Repeat exactly the lines from the start of the material below up to and including the "FOLD_SHADE = fold_shade()" line.

--- START ---

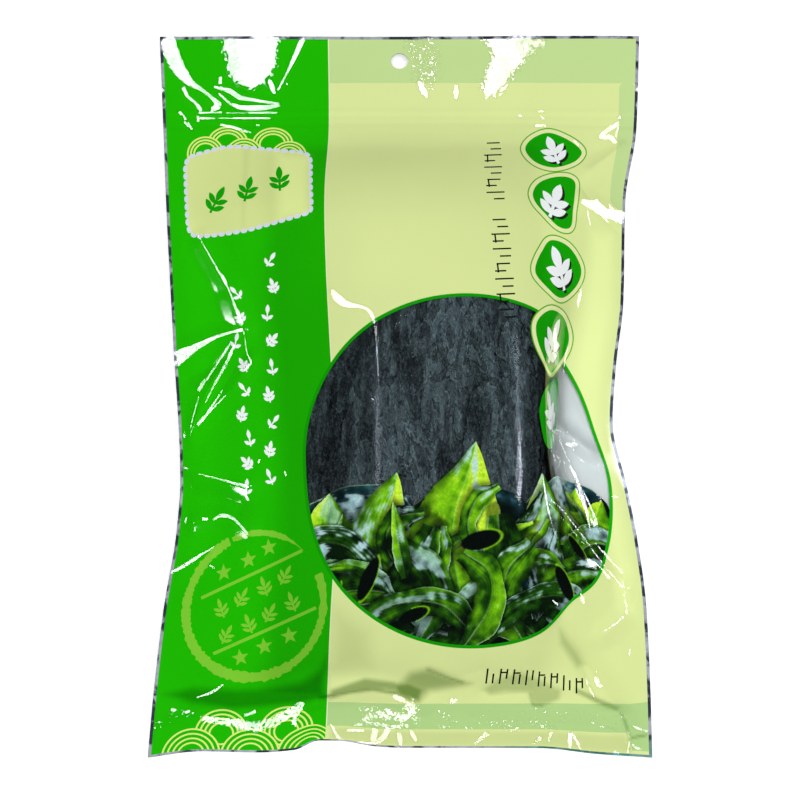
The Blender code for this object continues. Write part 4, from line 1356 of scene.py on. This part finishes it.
# Dark lines in the folds: light kept, half width, path.
SHADE_LINES = (
    (0.40, 1.5, ((-35.4, 23), (-28.7, 24.2), (-20.8, 26.1), (-12.2, 27.7),
                 (-1, 25.7), (6.3, 21.7))),
    (0.45, 1.6, ((7.7, 36.6), (12.5, 34.7), (18.3, 32.2), (24.8, 30.0))),
    (0.60, 1.4, ((6.3, 21.7), (2.6, 26.6), (-1.3, 31.5))),
    (0.55, 1.8, ((69.1, 27.2), (79.3, 22.3), (88.1, 18.7))),
    (0.70, 1.2, ((87.5, 18.7), (89.6, 14.3), (91.3, 7.4), (90.7, 1))),
    (0.62, 1.4, ((50.4, 27), (52.5, 20.6), (57, 20.3))),
    (0.55, 0.9, ((91.9, 7.4), (98.3, 9.2))),
)
SHADE_TINT = (1.12, 0.98, 1.22)


def fold_shade():
    """Share of red, green and blue kept in the shade of the folds."""
    dark, light = np.zeros_like(U), np.zeros_like(U)
    for kept, soft, outline in SHADES:
        outline = np.array(outline)
        within = inside(outline, U.ravel(), V.ravel()).reshape(U.shape)
        gap = away_from([*outline, outline[0]])[0]
        part = ease(0.4 + np.where(within, gap, -gap) / soft)
        dark = np.maximum(dark, (1 - kept) * part)
        light = np.maximum(light, (kept - 1) * part)
    for kept, half, path in SHADE_LINES:
        gap, share = away_from(path)
        part = ease(1 - gap / half) * ease(np.minimum(share, 1 - share) / 0.12 + 0.2)
        dark = np.maximum(dark, (1 - kept) * part)
    return (1 - dark[:, :, None] * np.array(SHADE_TINT)) * (1 + light[:, :, None])


FOLD_SHADE = fold_shade()


def print_colours(inks, corners):
    """The colour of each triangle's corners: its ink, dimmed over the
    contents and in the folds' shade."""
    palette = np.array([INKS[name] for name in INK_NAMES])
    cover = np.array([INK_COVER.get(name, PLAIN_COVER) for name in INK_NAMES])
    inks = np.repeat(inks, 3)
    u, v = corners.reshape(-1, 2).T
    light = mix(1.0, cover[inks], Sheet.read(CONTENTS, u, v))
    return palette[inks] * light[:, None] * Sheet.read(FOLD_SHADE, u, v)


# --------------------------------------------------------------- film meshes
# Spacing of the mesh over the print, the clear window and the leaf picture.
FRONT_STEPS = ((1.08, 0.62, 0.42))
BACK_STEP = 2.2
PICTURE_HIGH = 127.0
LINING_GAP = 1.3                 # from the front film down to the drawn-up lining
LINING_LIFT = 0.12               # from the back film up to it
LINING_BOX = (-48, 40), (97, 188)
MAP_SHIFT = 0.16                 # puts the film in the middle of its square map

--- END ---

**Written solution**
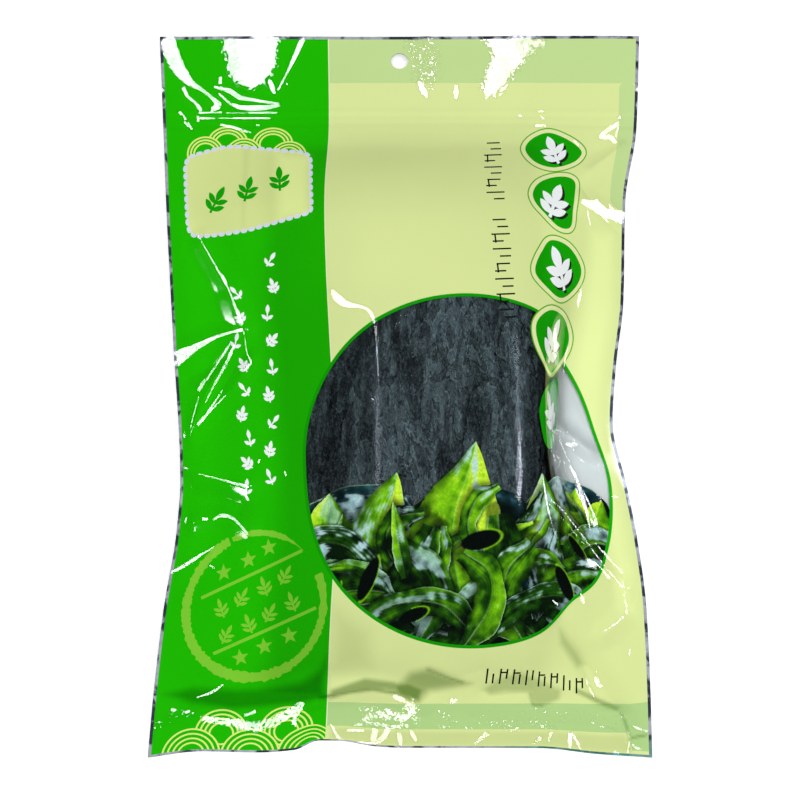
The Blender code for this object continues. Write part 4, from line 1356 of scene.py on. This part finishes it.
# Dark lines in the folds: light kept, half width, path.
SHADE_LINES = (
    (0.40, 1.5, ((-35.4, 23), (-28.7, 24.2), (-20.8, 26.1), (-12.2, 27.7),
                 (-1, 25.7), (6.3, 21.7))),
    (0.45, 1.6, ((7.7, 36.6), (12.5, 34.7), (18.3, 32.2), (24.8, 30.0))),
    (0.60, 1.4, ((6.3, 21.7), (2.6, 26.6), (-1.3, 31.5))),
    (0.55, 1.8, ((69.1, 27.2), (79.3, 22.3), (88.1, 18.7))),
    (0.70, 1.2, ((87.5, 18.7), (89.6, 14.3), (91.3, 7.4), (90.7, 1))),
    (0.62, 1.4, ((50.4, 27), (52.5, 20.6), (57, 20.3))),
    (0.55, 0.9, ((91.9, 7.4), (98.3, 9.2))),
)
SHADE_TINT = (1.12, 0.98, 1.22)


def fold_shade():
    """Share of red, green and blue kept in the shade of the folds."""
    dark, light = np.zeros_like(U), np.zeros_like(U)
    for kept, soft, outline in SHADES:
        outline = np.array(outline)
        within = inside(outline, U.ravel(), V.ravel()).reshape(U.shape)
        gap = away_from([*outline, outline[0]])[0]
        part = ease(0.4 + np.where(within, gap, -gap) / soft)
        dark = np.maximum(dark, (1 - kept) * part)
        light = np.maximum(light, (kept - 1) * part)
    for kept, half, path in SHADE_LINES:
        gap, share = away_from(path)
        part = ease(1 - gap / half) * ease(np.minimum(share, 1 - share) / 0.12 + 0.2)
        dark = np.maximum(dark, (1 - kept) * part)
    return (1 - dark[:, :, None] * np.array(SHADE_TINT)) * (1 + light[:, :, None])


FOLD_SHADE = fold_shade()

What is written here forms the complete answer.